- Font Family
- Picks the typeface used in the burned video. Common system and web-safe families are listed; the chosen face is also applied to the live preview so what you see matches the export.
- Font Size
- Pixel size of subtitle text on the output frame. Larger sizes improve readability on small phone screens; smaller sizes work for cinematic shots and dense dialogue.
- Text Color
- The fill color of subtitle glyphs. White is the most readable default. Pair high-contrast colors with a darker outline to remain legible over busy backgrounds.
- Outline / Outline Color
- Stroke width and color drawn around each glyph. A two- to three-pixel black outline restores readability when subtitles sit over bright skies, faces, or fast-moving scenery.
- Background
- Sets the panel behind the captions.
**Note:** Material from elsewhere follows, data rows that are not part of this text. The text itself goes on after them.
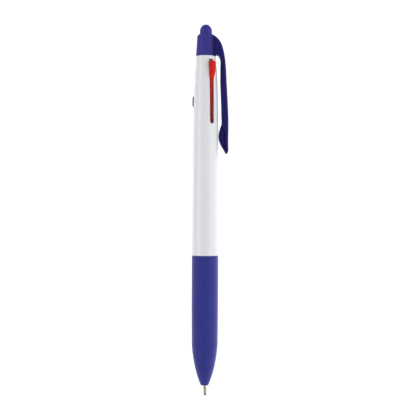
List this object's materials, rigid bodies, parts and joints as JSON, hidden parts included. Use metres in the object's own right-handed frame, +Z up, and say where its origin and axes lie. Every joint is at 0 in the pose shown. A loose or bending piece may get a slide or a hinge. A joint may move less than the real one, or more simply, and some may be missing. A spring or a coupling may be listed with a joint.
{
  "type": "multicolor click pen",
  "caption": "Slim click pen with three sliding colour buttons, a soft grip, a pocket clip and a domed end; each button pushes its own refill out of the nose.",
  "frame": {"origin": "middle of the pen's bounding box on the table it lies on", "axes": "+X along the pen's axis towards the writing point, +Z up from the table, +Y the side the clip stands out to"},
  "size_m": [0.1484, 0.0144, 0.0118],
  "materials": {
    "barrel_white": "satin moulded white plastic",
    "cap_indigo": "satin moulded indigo plastic",
    "core_white": "moulded natural plastic",
    "shell_indigo": "moulded indigo plastic",
    "grip_rubber": "soft matte indigo rubber",
    "slider_black": "glossy black plastic",
    "slider_red": "glossy red plastic",
    "slider_blue": "glossy blue plastic",
    "ink_black": "black ink column",
    "ink_red": "red ink column",
    "ink_blue": "blue ink column",
    "spring_steel": "drawn steel wire",
    "tube_clear": "translucent natural plastic",
    "point_metal": "turned nickel silver",
    "ball_steel": "polished hard metal"
  },
  "bodies": {
    "barrel": {"upper_barrel": "barrel_white", "clip_cap": "cap_indigo", "end_knob": "cap_indigo", "latch_core": "core_white", "spring_guide": "core_white", "black_spring": "spring_steel", "red_spring": "spring_steel", "blue_spring": "spring_steel"},
    "front_section": {"front_barrel": "shell_indigo", "grip_sleeve": "grip_rubber"},
    "black_slider": {"black_slider": "slider_black"},
    "black_refill": {"black_refill_tube": "tube_clear", "black_ink": "ink_black", "black_point": "point_metal", "black_ball": "ball_steel"},
    "red_slider": {"red_slider": "slider_red"},
    "red_refill": {"red_refill_tube": "tube_clear", "red_ink": "ink_red", "red_point": "point_metal", "red_ball": "ball_steel"},
    "blue_slider": {"blue_slider": "slider_blue"},
    "blue_refill": {"blue_refill_tube": "tube_clear", "blue_ink": "ink_blue", "blue_point": "point_metal", "blue_ball": "ball_steel"}
  },
  "joints": [
    {"name": "front_section_slide", "type": "slide", "parent": "barrel", "child": "front_section", "axis": [1, 0, 0], "range_m": [0, 0.066]},
    {"name": "black_slide", "type": "slide", "parent": "barrel", "child": "black_slider", "axis": [0.997, 0.07, -0.0326], "range_m": [-0.0136, 0], "deforming": ["black_spring"]},
    {"name": "black_refill_tilt", "type": "hinge", "parent": "black_slider", "child": "black_refill", "pos_m": [-0.01649, -0.00305, 0.00697], "axis": [0, 0.4226, 0.9063], "range_deg": [-0.62063, 0]},
    {"name": "red_slide", "type": "slide", "parent": "barrel", "child": "red_slider", "axis": [0.997, -0.0632, -0.0443], "range_m": [0, 0.0136], "deforming": ["red_spring"]},
    {"name": "red_refill_tilt", "type": "hinge", "parent": "red_slider", "child": "red_refill", "pos_m": [-0.03005, 0.00023, 0.00779], "axis": [0, 0.5736, -0.8192], "range_deg": [0, 0.62063]},
    {"name": "blue_slide", "type": "slide", "parent": "barrel", "child": "blue_slider", "axis": [0.997, -0.0067, 0.0769], "range_m": [0, 0.002], "stiffness_N_per_m": 40, "springref_m": -0.006, "deforming": ["blue_spring"]},
    {"name": "blue_refill_tilt", "type": "hinge", "parent": "blue_slider", "child": "blue_refill", "pos_m": [-0.03005, -0.00157, 0.00394], "axis": [0, -0.9962, -0.0872], "range_deg": [0, 0.09127]}
  ],
  "couplings": [
    {"joint": "black_slide", "follows": "red_slide", "ratio": -1},
    {"joint": "red_refill_tilt", "follows": "red_slide", "rad_per_m": 0.79568},
    {"joint": "black_refill_tilt", "follows": "red_slide", "rad_per_m": -0.79568},
    {"joint": "blue_refill_tilt", "follows": "blue_slide", "rad_per_m": 0.79568}
  ]
}
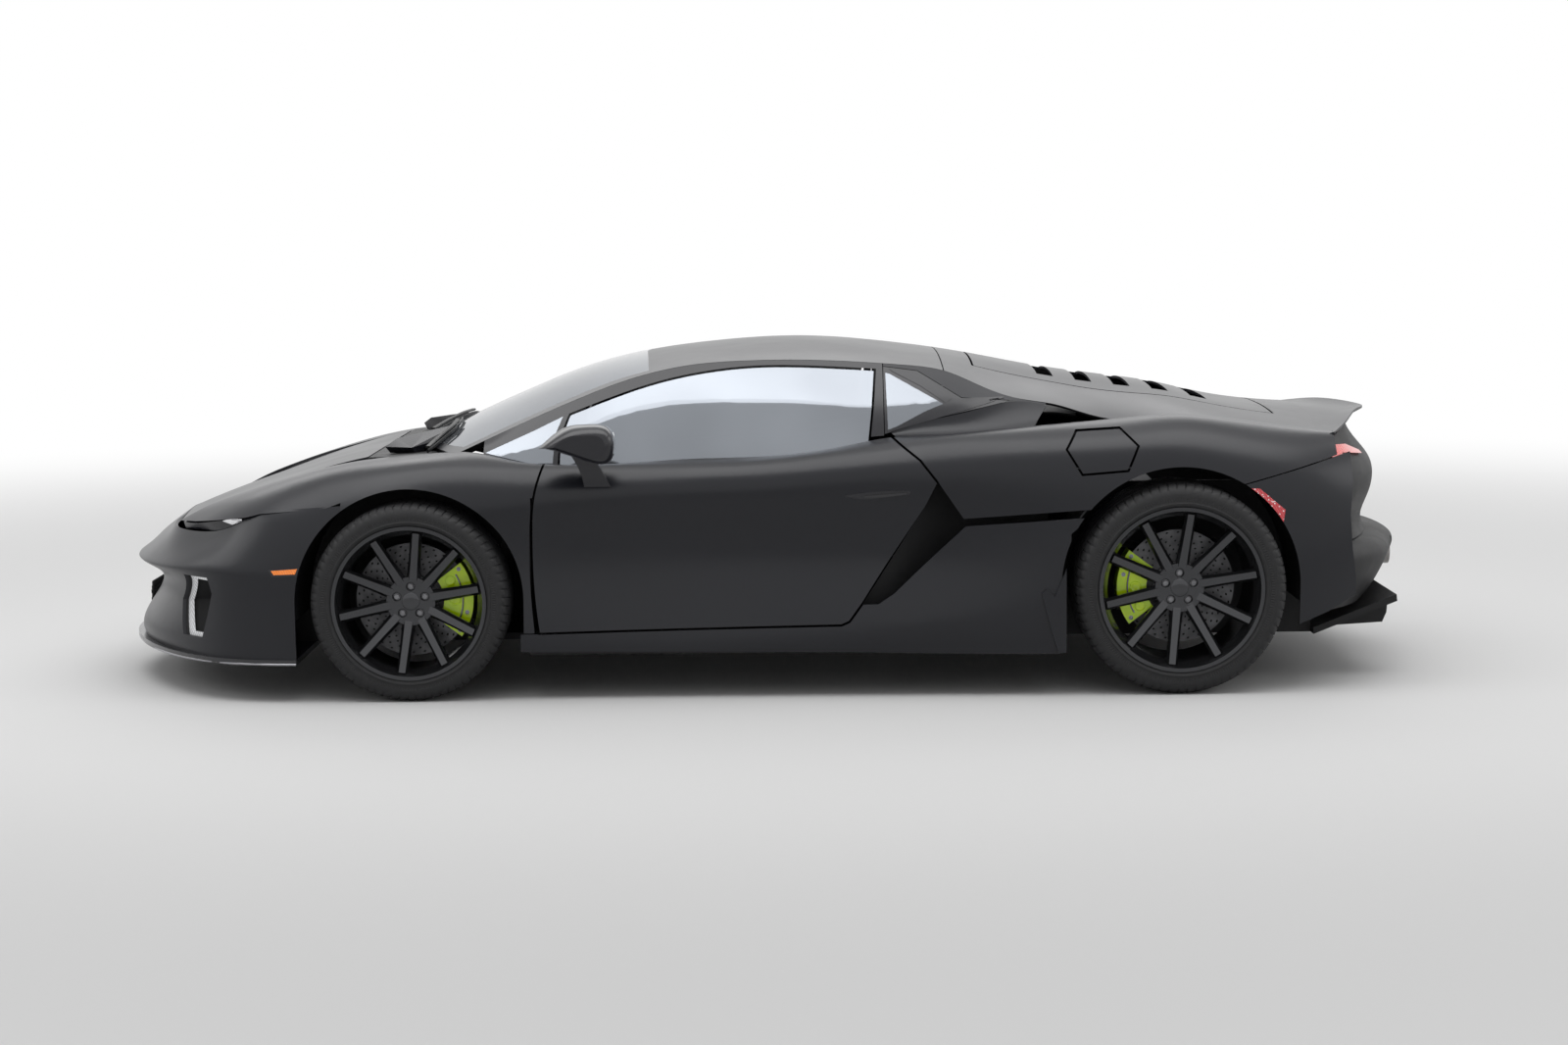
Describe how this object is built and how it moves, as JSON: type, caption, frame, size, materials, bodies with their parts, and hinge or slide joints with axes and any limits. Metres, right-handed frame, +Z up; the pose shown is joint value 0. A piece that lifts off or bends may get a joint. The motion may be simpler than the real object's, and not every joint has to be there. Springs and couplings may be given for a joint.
{
  "type": "mid-engined sports car",
  "caption": "Low wedge-shaped two-seat sports car with long doors, side intakes, a ducktail spoiler and spoked wheels; doors, lids, steering and wheels move.",
  "frame": {"origin": "on the ground under the middle of the car's length and width", "axes": "+X towards the tail, +Y towards the car's right side, +Z up"},
  "size_m": [4.7086, 2.216, 1.201],
  "materials": {
    "body_paint": "satin",
    "gloss_black": "gloss",
    "black_plastic": "matte",
    "tinted_glass": "clear",
    "tyre": "matte",
    "wheel_metal": "gloss",
    "brake_metal": "machined",
    "caliper_paint": "gloss",
    "steel": "brushed",
    "alloy": "cast",
    "cabin_trim": "matte",
    "lamp_red": "gloss",
    "lamp_amber": "gloss"
  },
  "bodies": {
    "body": {"calipers_rear": "caliper_paint", "cowl": "black_plastic", "dashboard": "cabin_trim", "diffuser": "black_plastic", "engine": "alloy", "exhausts": "steel", "fixed_side_glass": "tinted_glass", "frames": "black_plastic", "front_bumper": "body_paint", "front_fenders": "body_paint", "front_grilles": "black_plastic", "front_splitter": "black_plastic", "front_wishbones": "steel", "fuel_filler": "black_plastic", "headlamps": "gloss_black", "quarter_panel_left": "body_paint", "quarter_panel_right": "body_paint", "rear_bumper": "body_paint", "rear_deck": "body_paint", "rear_ledge": "black_plastic", "rear_suspension": "steel", "roof": "body_paint", "sail_panels": "body_paint", "seats": "cabin_trim", "side_intakes": "black_plastic", "side_markers": "lamp_amber", "side_skirts": "body_paint", "spoiler": "body_paint", "tail_lamps": "lamp_red", "tail_panel": "black_plastic", "tub": "black_plastic", "wheel_liners": "black_plastic", "window_frames": "gloss_black", "windscreen": "tinted_glass"},
    "bonnet": {"bonnet": "body_paint"},
    "engine_cover": {"engine_cover": "body_paint"},
    "fuel_flap": {"fuel_flap": "body_paint"},
    "door_left": {"door_left": "body_paint", "door_glass_left": "tinted_glass", "mirror_left": "gloss_black"},
    "door_right": {"door_right": "body_paint", "door_glass_right": "tinted_glass", "mirror_right": "gloss_black"},
    "knuckle_left": {"knuckle_left": "steel", "caliper_front_left": "caliper_paint"},
    "knuckle_right": {"knuckle_right": "steel", "caliper_front_right": "caliper_paint"},
    "wheel_front_left": {"rim_front_left": "wheel_metal", "tyre_front_left": "tyre", "brake_disc_front_left": "brake_metal"},
    "wheel_front_right": {"rim_front_right": "wheel_metal", "tyre_front_right": "tyre", "brake_disc_front_right": "brake_metal"},
    "wheel_rear_left": {"rim_rear_left": "wheel_metal", "tyre_rear_left": "tyre", "brake_disc_rear_left": "brake_metal"},
    "wheel_rear_right": {"rim_rear_right": "wheel_metal", "tyre_rear_right": "tyre", "brake_disc_rear_right": "brake_metal"},
    "steering_wheel": {"steering_wheel": "cabin_trim"}
  },
  "joints": [
    {"name": "steer_left", "type": "hinge", "parent": "body", "child": "knuckle_left", "pos_m": [-1.22, -0.8, 0.343], "axis": [0, 0, 1], "range_deg": [-30, 30]},
    {"name": "steer_right", "type": "hinge", "parent": "body", "child": "knuckle_right", "pos_m": [-1.22, 0.8, 0.343], "axis": [0, 0, 1], "range_deg": [-30, 30]},
    {"name": "steering_wheel_turn", "type": "hinge", "parent": "body", "child": "steering_wheel", "pos_m": [-0.33, -0.365, 0.73], "axis": [0.9135, 0, 0.4067], "range_deg": [-365, 365]},
    {"name": "spin_front_left", "type": "hinge", "parent": "knuckle_left", "child": "wheel_front_left", "pos_m": [-1.22, -0.861, 0.343], "axis": [0, 1, 0], "continuous": true},
    {"name": "spin_front_right", "type": "hinge", "parent": "knuckle_right", "child": "wheel_front_right", "pos_m": [-1.22, 0.861, 0.343], "axis": [0, 1, 0], "continuous": true},
    {"name": "spin_rear_left", "type": "hinge", "parent": "body", "child": "wheel_rear_left", "pos_m": [1.438, -0.835, 0.364], "axis": [0, 1, 0], "continuous": true},
    {"name": "spin_rear_right", "type": "hinge", "parent": "body", "child": "wheel_rear_right", "pos_m": [1.438, 0.835, 0.364], "axis": [0, 1, 0], "continuous": true},
    {"name": "door_left_hinge", "type": "hinge", "parent": "body", "child": "door_left", "pos_m": [-0.758, -0.922, 0.24], "axis": [0, 0, -1], "range_deg": [0, 60]},
    {"name": "door_right_hinge", "type": "hinge", "parent": "body", "child": "door_right", "pos_m": [-0.758, 0.922, 0.24], "axis": [0, 0, 1], "range_deg": [0, 60]},
    {"name": "bonnet_hinge", "type": "hinge", "parent": "body", "child": "bonnet", "pos_m": [-1.492, 0.43, 0.7658], "axis": [0, 1, 0], "range_deg": [0, 50]},
    {"name": "engine_cover_hinge", "type": "hinge", "parent": "body", "child": "engine_cover", "pos_m": [0.85, 0.33, 1.06204], "axis": [0, -1, 0], "range_deg": [0, 40]},
    {"name": "fuel_flap_hinge", "type": "hinge", "parent": "body", "child": "fuel_flap", "pos_m": [1.068, -0.97132, 0.785], "axis": [0.9999, -0.0142, 0], "range_deg": [0, 80]}
  ],
  "couplings": [
    {"joint": "steer_right", "follows": "steer_left", "ratio": 1},
    {"joint": "steering_wheel_turn", "follows": "steer_left", "ratio": 12}
  ]
}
None shows only the text, Semi-transparent drops a soft block behind each cue, Solid renders an opaque slab, and Box per line wraps each individual line for short, punchy captions.
- Position grid
- Picks the corner or edge that subtitles anchor to. The bottom-center cell is the broadcasting standard, while top-center can be useful when on-screen lower-thirds compete for attention.
- Margin Bottom
- Extra padding from the chosen edge, expressed as a percentage of the video height. Increase the margin when the player UI or logos overlap the subtitle area.
- Encoding
- Tells the parser how to read the bytes inside an uploaded SRT or VTT file. Modern files use UTF-8; older exports from broadcast tools may need Windows-1252 or ISO-8859-1 to render diacritics correctly.
- Burn-in output
- Captions are always rendered into the video frames, so any player and any social platform shows them without a separate caption track. Save your SRT or VTT before processing if you want to keep the text editable for later edits.